Dataset Splits No The paper mentions limiting each data mixture to 200,000 training samples and evaluating on a 'Tülu 3 development set' for in-distribution evaluation, and also on unseen (out-of-distribution) datasets. However, it does not explicitly provide the specific percentages, sample counts, or methodology for splitting the core datasets (like The Pile or Tülu 3) into training, validation, and test sets that would be required for reproduction.

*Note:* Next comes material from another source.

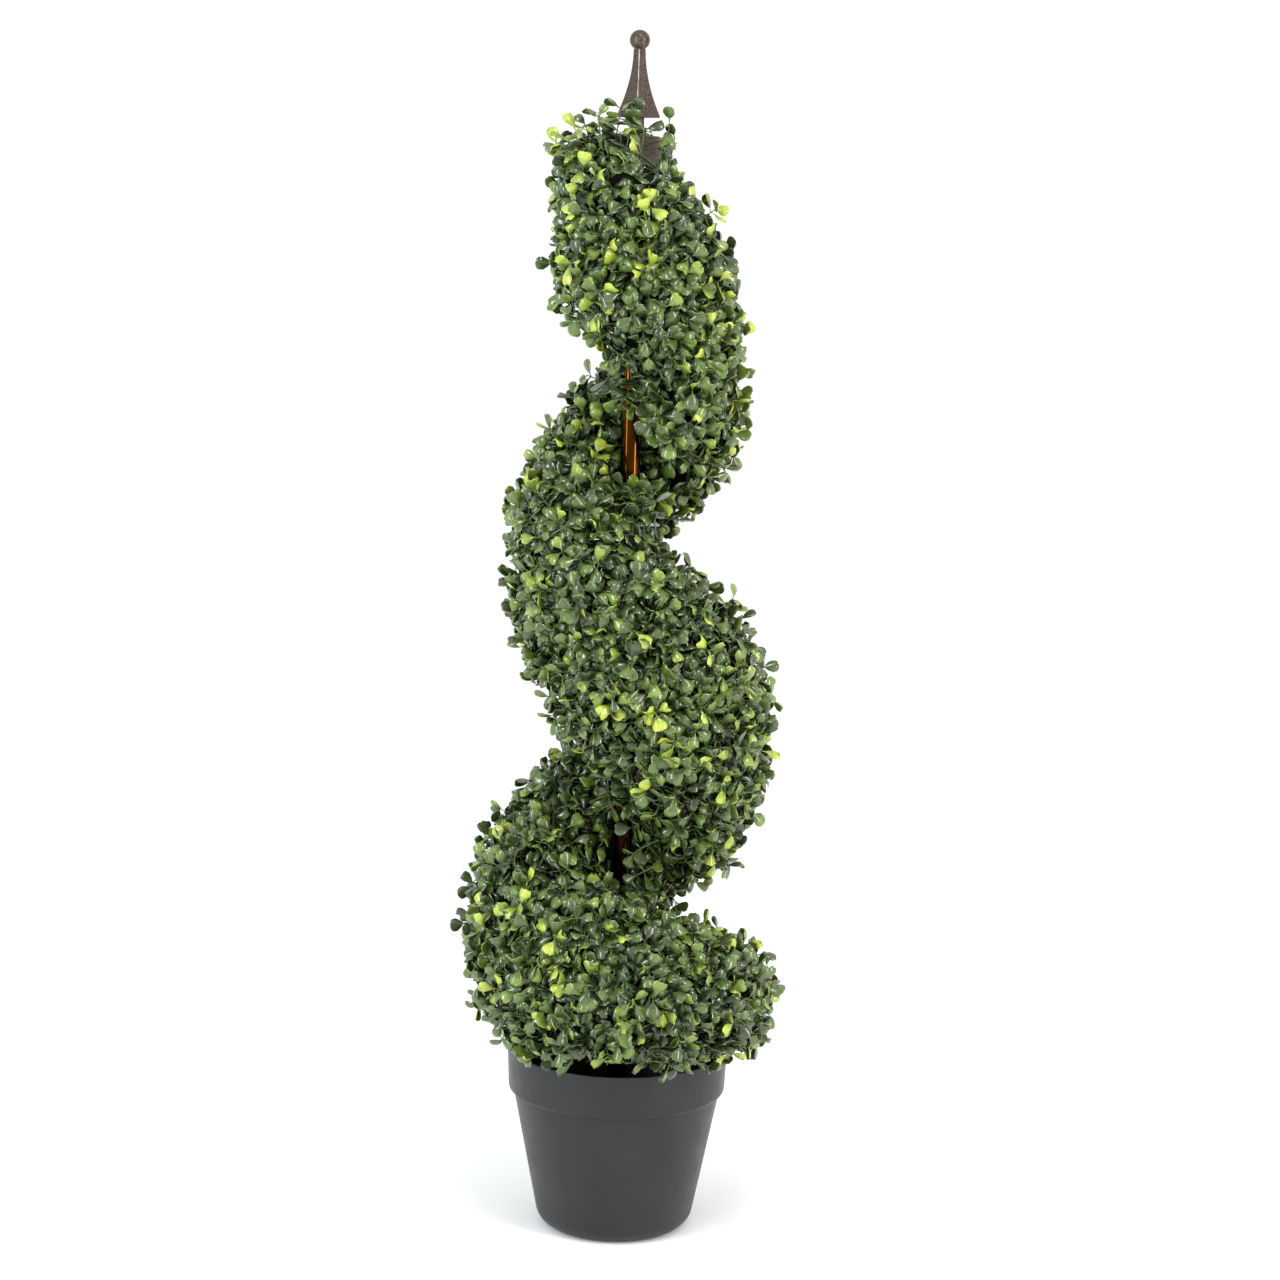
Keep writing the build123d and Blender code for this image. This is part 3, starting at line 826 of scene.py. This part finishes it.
def leaf_object(name, form, vertices, shade, materials):
    """One mesh of many closed leaves."""
    count = len(vertices)
    faces = form.faces[None] + (np.arange(count) * 2 * form.layer)[:, None, None]
    smooth = np.tile(form.kinds != "rim", count)
    tints = face_tints(form, shade).ravel()
    return mesh_object(name, vertices.reshape(-1, 3), faces.reshape(-1, 3), materials, tints, smooth)


STEM_SIDES = 5
STEM_STEPS = 5
FIRST_RING, STEM_END, STEM_START = -0.1, 1.03, -0.12  # as shares of a stem's length
FOOT_WIDTH, TAPER = 1.1, 0.45


def stem_object(name, base, axis, length, bend, material):
    """One mesh of all the bent stems of a mat, closed at both ends."""
    count = len(base)
    first = any_across(axis)
    second = np.cross(axis, first)
    rings = []
    for step in range(STEM_STEPS):
        share = np.full(count, FIRST_RING + (1 - FIRST_RING) * step / (STEM_STEPS - 1))
        middle = stem_point(base, axis, length, bend, share)
        radius = STEM_RADIUS * (FOOT_WIDTH - TAPER * step / (STEM_STEPS - 1))
        ring = [
            middle + radius * (first * math.cos(a) + second * math.sin(a))
            for a in np.linspace(0, 2 * math.pi, STEM_SIDES, endpoint=False)
        ]
        rings.append(np.stack(ring, 1))
    body = np.stack(rings, 1).reshape(count, STEM_STEPS * STEM_SIDES, 3)
    tip = stem_point(base, axis, length, bend, np.full(count, STEM_END))[:, None]
    foot = stem_point(base, axis, length, bend, np.full(count, STEM_START))[:, None]
    vertices = np.concatenate([body, tip, foot], axis=1)
    per_stem = vertices.shape[1]
    triangles = []
    for step in range(STEM_STEPS - 1):
        for side in range(STEM_SIDES):
            a, b = step * STEM_SIDES + side, step * STEM_SIDES + (side + 1) % STEM_SIDES
            triangles += [(a, b, b + STEM_SIDES), (a, b + STEM_SIDES, a + STEM_SIDES)]
    last = (STEM_STEPS - 1) * STEM_SIDES
    for side in range(STEM_SIDES):
        following = (side + 1) % STEM_SIDES
        triangles.append((last + side, last + following, per_stem - 2))
        triangles.append((following, side, per_stem - 1))
    faces = np.array(triangles)[None] + (np.arange(count) * per_stem)[:, None, None]
    return mesh_object(name, vertices.reshape(-1, 3), faces.reshape(-1, 3), [material])


BACKING_THICKNESS = 1.6 * MM
BACKING_RISE = 3 * MM  # above the feet of the sprigs
BACKING_SHARE = 0.9


def backing_object(name, centres, outlines, material):
    """The mat's woven backing, coloured near black as painted shade in the gaps between sprigs: a thin
    closed sleeve under the sprigs.
    """
    inward = unit(centres[:, None] - outlines)
    thickness = np.linalg.norm(centres[:, None] - outlines, axis=2)
    depth = np.minimum(LEAF_DEPTH - BACKING_RISE, thickness * MOST_DEPTH_SHARE * BACKING_SHARE)
    shallow = np.minimum(depth, TRUNK_SIDE_DEPTH - BACKING_RISE)
    depth = np.where(faces_trunk(np.arange(ANGLES))[None], shallow, depth)
    smoothed = (np.roll(depth, 1, 1) + 2 * depth + np.roll(depth, -1, 1)) / 4
    outer = outlines + inward * smoothed[..., None]
    inner = outer + inward * BACKING_THICKNESS
    rows = len(centres)
    vertices = np.concatenate([outer.reshape(-1, 3), inner.reshape(-1, 3)])
    half = rows * ANGLES
    quads = []
    for i in range(rows - 1):
        for j in range(ANGLES):
            k = (j + 1) % ANGLES
            a, b, c, d = i * ANGLES + j, i * ANGLES + k, (i + 1) * ANGLES + k, (i + 1) * ANGLES + j
            quads += [(a, b, c, d), (a + half, d + half, c + half, b + half)]
    for i in (0, rows - 1):
        for j in range(ANGLES):
            a, b = i * ANGLES + j, i * ANGLES + (j + 1) % ANGLES
            quads.append((b, a, a + half, b + half) if i == 0 else (a, b, b + half, a + half))
    return mesh_object(name, vertices, np.array(quads), [material])


# ------------------------------------------------------------------ foliage
def stand_in(piece, mat):
    """Puts one piece of foliage in the place of its CAD mat."""
    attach(piece, "tree")
    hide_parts(mat)


def scatter(mat, taken, spacing, reaches, lean, stray_share=0.0):
    """Stems of one mat's sprigs or fillers, and the places that the next mat's keep clear of."""
    row, column, held = spaced_places(*mat, taken, spacing)
    places, middle = surface_point(*mat, row, column)
    normals = surface_normal(*mat, row, column)
    bare = (places[:, 2] < BARE_UNDERSIDE_HEIGHT) & (normals[:, 2] < UNDERSIDE_SLOPE)
    column, places, middle, normals = (a[~bare] for a in (column, places, middle, normals))
    count = len(column)
    reach = RNG.uniform(*reaches, count)
    if stray_share:
        stray = RNG.random(count) < stray_share
        reach = np.where(stray, RNG.uniform(*STRAY_REACH, count), reach)
    trunk_side = faces_trunk(column)
    reach = np.where(trunk_side, RNG.uniform(*TRUNK_SIDE_REACH, count), reach)
    stems = grow_stems(places, middle, normals, trunk_side, reach, lean)
    return stems, held[-NEIGHBOURS:]


def dress_mat(name, mat, sprigs, fillers, tints, stem_green, backing_green):
    """Leaves, stems and backing in the place of one mat."""
    number = name[-2:]
    leaves = grow_leaves(sprigs, SPRIG_PAIRS, LEAF_LENGTH, 0.0)
    points = place_leaves(leaves, LEAF)
    clear = clear_of_parts(points)
    tips, sides = leaves["tip"] & clear, ~leaves["tip"] & clear
    shade = leaves["shade"]
    # The inner filler leaves are darker as painted shade deep in the foliage.
    dark_leaves = grow_leaves(fillers, FILLER_PAIRS, FILLER_LEAF_LENGTH, FILLER_PAINTED_SHADE)
    dark_points = place_leaves(dark_leaves, FILLER_LEAF)
    inner = clear_of_parts(dark_points)
    dark_points, dark_shade = dark_points[inner], dark_leaves["shade"][inner]
    ends = [stem_point(*sprigs[:4], np.full(len(sprigs[0]), s)) for s in (0.0, 0.5, 1.0)]
    kept = clear_of_parts(np.stack(ends, 1))
    pieces = [
        leaf_object(f"boxwood_tip_leaves_{number}", LEAF, points[tips], shade[tips], tints),
        leaf_object(f"boxwood_side_leaves_{number}", LEAF, points[sides], shade[sides], tints),
        leaf_object(f"boxwood_inner_leaves_{number}", FILLER_LEAF, dark_points, dark_shade, tints),
        stem_object(f"boxwood_stems_{number}", *(part[kept] for part in sprigs[:4]), stem_green),
        backing_object(f"mat_backing_{number}", *mat, backing_green),
    ]
    for piece in pieces:
        stand_in(piece, name)


def make_foliage():
    """Leaves, stems and backing for every foliage mat, and the bare twig."""
    tints = []
    for name, colour in TINTS.items():
        roughness = DULL_ROUGHNESS if name == "dull" else LEAF_ROUGHNESS
        tints.append(leaf_material(f"leaf_{name}", colour, roughness))
    stem_green = plain_material("stem_green", (0.060, 0.098, 0.036), 0.4)
    # The backing's green is darkened to near black as painted shade for the gaps between sprigs.
    backing_green = plain_material("backing_green_with_painted_shade", (0.007, 0.009, 0.005), 0.85, specular=0.08)
    taken, filled = np.empty((0, 3)), np.empty((0, 3))
    for name, mat in measure_strand().items():
        sprigs, taken = scatter(mat, taken, SPRIG_SPACING, TIP_REACH, LEAN, STRAY_SHARE)
        if name in HAND_SPRIGS:
            by_hand = hand_stems(HAND_SPRIGS[name])
            sprigs = [np.concatenate(pair) for pair in zip(sprigs, by_hand)]
        fillers, filled = scatter(mat, filled, FILLER_SPACING, FILLER_REACH, 2 * LEAN)
        dress_mat(name, mat, sprigs, fillers, tints, stem_green, backing_green)
    twig_brown = plain_material("twig_brown", (0.030, 0.024, 0.016), 0.5)
    twig = stem_object("boxwood_bare_twig", *hand_stems([BARE_TWIG])[:4], twig_brown)
    stand_in(twig, "foliage_mat_03")


# ------------------------------------------------------------------ carried-over parts
def dress_cad_parts():
    """Materials for the CAD parts that stay."""
    by_slot = {
        "grey_pot": pot_material(),
        "ballast_cement": ballast_material(),
        "lacquered_trunk": trunk_material(),
        "rusty_iron": rust_material(),
        "plain_steel": plain_material("zinc_plated_steel", (0.42, 0.42, 0.41), 0.35, 1.0),
        "collar_steel": plain_material("green_coated_steel", (0.022, 0.045, 0.020), 0.45),
        "frame_wire": plain_material("green_coated_wire", (0.016, 0.034, 0.015), 0.45),
        "tie_plastic": plain_material("green_tie_plastic", (0.018, 0.036, 0.016), 0.5),
    }
    # The spire gets a painted highlight along its ridges.
    spire_iron = rust_material("rusty_iron_painted_ridge_highlight", painted_ridge_highlight=True)
    for part in frame["record"]["subparts"]:
        material = by_slot.get(part["material_slot"])
        if material is None:
            continue
        mesh = frame["nodes"][part["node"]].data
        mesh.materials.clear()
        mesh.materials.append(spire_iron if part["node"] == "finial_spire" else material)


# ------------------------------------------------------------------ stage, lights, camera
FLOOR_HALF = 40.0
FLOOR_CELLS = 16


def make_stage():
    """A wide plain pale floor."""
    mat, tree, shader = new_material("pale_floor", 0.8, (0.93, 0.93, 0.93))
    bump(tree, shader, noise(tree, 30), 0.05, 0.001)
    cells = FLOOR_CELLS
    edge = np.linspace(-FLOOR_HALF, FLOOR_HALF, cells + 1)
    x, y = np.meshgrid(edge, edge)
    vertices = np.stack([x.ravel(), y.ravel(), np.zeros(x.size)], -1)
    corner = (np.arange(cells)[:, None] * (cells + 1) + np.arange(cells)[None]).ravel()
    faces = np.stack([corner, corner + 1, corner + cells + 2, corner + cells + 1], -1)
    floor = mesh_object("studio_floor", vertices, faces, [mat])


def area_light(name, place, target, width, height, watts, colour=(1, 1, 1)):
    """A softbox."""
    data = bpy.data.lights.new(name, "AREA")
    data.shape = "RECTANGLE"
    data.size = width
    data.size_y = height
    data.energy = watts
    data.color = colour
    obj = bpy.data.objects.new(name, data)
    obj.location = place
    obj.rotation_euler = (Vector(target) - Vector(place)).to_track_quat("-Z", "Y").to_euler()
    bpy.context.scene.collection.objects.link(obj)


ROOM_LIGHT = 1.08


def make_lights():
    """Softboxes left and right and a weak one above, in a white room."""
    middle = (0, 0, 0.6)
    area_light("softbox_left", (-2.15, -1.7, 1.25), middle, 0.42, 2.2, 57, (0.84, 0.95, 1.0))
    area_light("softbox_right", (2.15, -1.65, 1.25), middle, 0.42, 2.2, 54, (1.0, 0.98, 0.95))
    area_light("softbox_top", (0.2, -1.4, 3.0), middle, 0.6, 0.6, 24)
    world = bpy.data.worlds.new("white_room")
    bpy.context.scene.world = world
    world.use_nodes = True
    background = world.node_tree.nodes["Background"]
    background.inputs["Color"].default_value = (1, 1, 1, 1)
    background.inputs["Strength"].default_value = ROOM_LIGHT


CAMERA_DISTANCE = 2.8
CAMERA_HEIGHT = 1.042
CAMERA_SIDE = 0.0135
CAMERA_PITCH = math.radians(8.893)
CAMERA_ROLL = math.radians(1.33)
CAMERA_LENS = 79.9
SENSOR = 36.0


def make_camera():
    """The camera, a little above the middle of the tree, looking slightly down, and rolled a little."""
    data = bpy.data.cameras.new("camera")
    data.lens = CAMERA_LENS
    data.sensor_width = SENSOR
    data.clip_start = 0.05
    data.clip_end = 50
    obj = bpy.data.objects.new("camera", data)
    turn = Matrix.Rotation(math.pi / 2 - CAMERA_PITCH, 4, "X") @ Matrix.Rotation(CAMERA_ROLL, 4, "Z")
    obj.matrix_world = Matrix.Translation((CAMERA_SIDE, -CAMERA_DISTANCE, CAMERA_HEIGHT)) @ turn
    bpy.context.scene.collection.objects.link(obj)
    bpy.context.scene.camera = obj


make_camera()
make_foliage()
dress_cad_parts()
make_stage()
make_lights()
bpy.context.scene.view_settings.view_transform = "Standard"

It defers to the 'established evaluation protocol from the original Tülu 3 work' for some details.
Hardware Specification Yes Overall, ADMIRE IFT Runs was constructed for a total of 13,119 GPU hours on nvidia-a100-80gb GPUs.
Software Dependencies No The paper mentions using 'Bo Torch (Balandat et al., 2020)' and adhering to the 'open-instruct training pipeline' but does not specify version numbers for these or any other key software dependencies required to replicate the experiments.
Experiment Setup Yes To maintain practical relevance and avoid overfitting to specific SFT data mixtures, we limit each data mixture to 200,000 training samples... All post-training experiments strictly adhere to the open-instruct training pipeline and hyperparameters established in the original Tülu 3 project... Specifically, we use the Single Task Multi Fidelity GP model and the q Log Expected Improvement acquisition function. For experiments involving a single model size, the training data contains a single fidelity level. The acquisition function is optimized using optimize_acqf_discrete over the training set, from which the point with the highest acquisition value is selected. We set the number of restarts to 10 and the number of raw samples to 1024... For the continuous variable π constrained to the probability simplex, we employ projected gradient ascent... Gradient ascent step: Compute an unconstrained update π(k+1) = π(k) + η ∂αt(π(k), m) ∂π where η is the learning rate.